RC (DNA: RG 59, MLR); at foot of text: “The Hon: Thomas Jefferson, Secretary for the Department of State”; endorsed by TJ as received 24 Oct. 1793 and so recorded in SJL. Enclosures: Five deeds, by which Kendrick purchased large tracts of land on Vancouver Island from various Indians in exchange for such considerations as muskets and gunpowder, executed between 20 July and 11 Aug. 1791 (Trs in same; printed in Historical Magazine, 2d ser., viii [1870], 168–71).
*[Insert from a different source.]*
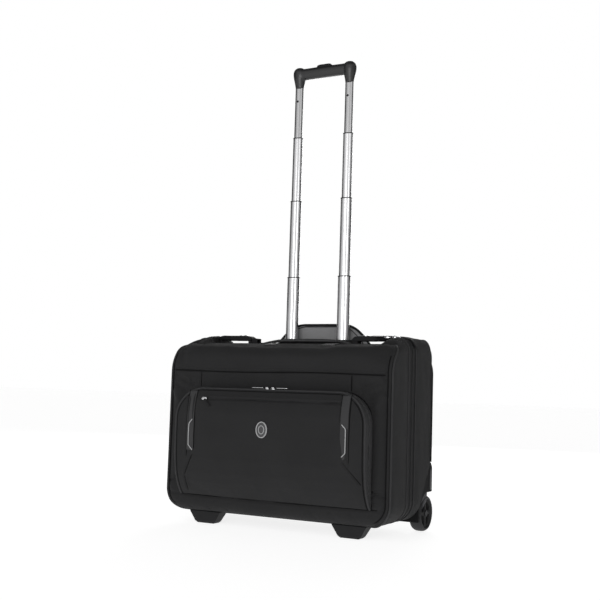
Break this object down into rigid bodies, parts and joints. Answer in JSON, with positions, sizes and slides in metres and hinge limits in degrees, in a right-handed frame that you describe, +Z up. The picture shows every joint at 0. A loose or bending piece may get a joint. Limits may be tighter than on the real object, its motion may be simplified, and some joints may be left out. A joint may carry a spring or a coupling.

John Kendrick (ca. 1740–94) was a Massachusetts sea captain who in 1787 led the Columbia Rediviva and the Lady Washington from Boston in the first American trading expedition to the Pacific northwest coast. Reaching Nootka Sound in September 1788, he made two voyages to China in the Washington between 1789 and 1793 and was en route to China a third time when he was killed in an accident at Oahu in the Hawaiian islands. The venture proved to be nearly a total loss to his backers, partly because after he sent the Columbia home in February 1790 Kendrick ignored the owners’ interests and treated the Washington and its capital as his own. Kendrick’s purchase in his own name of five tracts of land from Indians on Vancouver Island in 1791 violated express orders from his owners to buy land only in their name. Partly as a result of the disappearance of the original and notarized copies of the enclosed deeds, Kendrick’s backers and heirs failed to secure title to this land, and Kendrick’s action was rarely mentioned in later American claims to Oregon (DAB description begins Allen Johnson and Dumas Malone, eds., Dictionary of American Biography, New York, 1928–36, 20 vols. description ends ; F. W. Howay, “John Kendrick and His Sons,” Oregon Historical Society Quarterly, xxiii [1922], 277–95; same, “An Early Colonization Scheme in British Columbia,” British Columbia Historical Quarterly, iii [1939], 51–63; Warren L. Cook, Flood Tide of Empire: Spain and the Pacific Northwest, 1543–1819 [New Haven and London, 1973], 419n; Hubert H. Bancroft, History of the Pacific States of North America, 34 vols. [San Francisco, 1882–91], xxiii, 323).

On 2 Nov. 1793 TJ sent Kendrick’s letter to the President, who returned it without comment the same day (Washington, Journal description begins Dorothy Twohig, ed., The Journal of the Proceedings of the President, 1793–1797, Charlottesville, 1981 description ends , 242–4).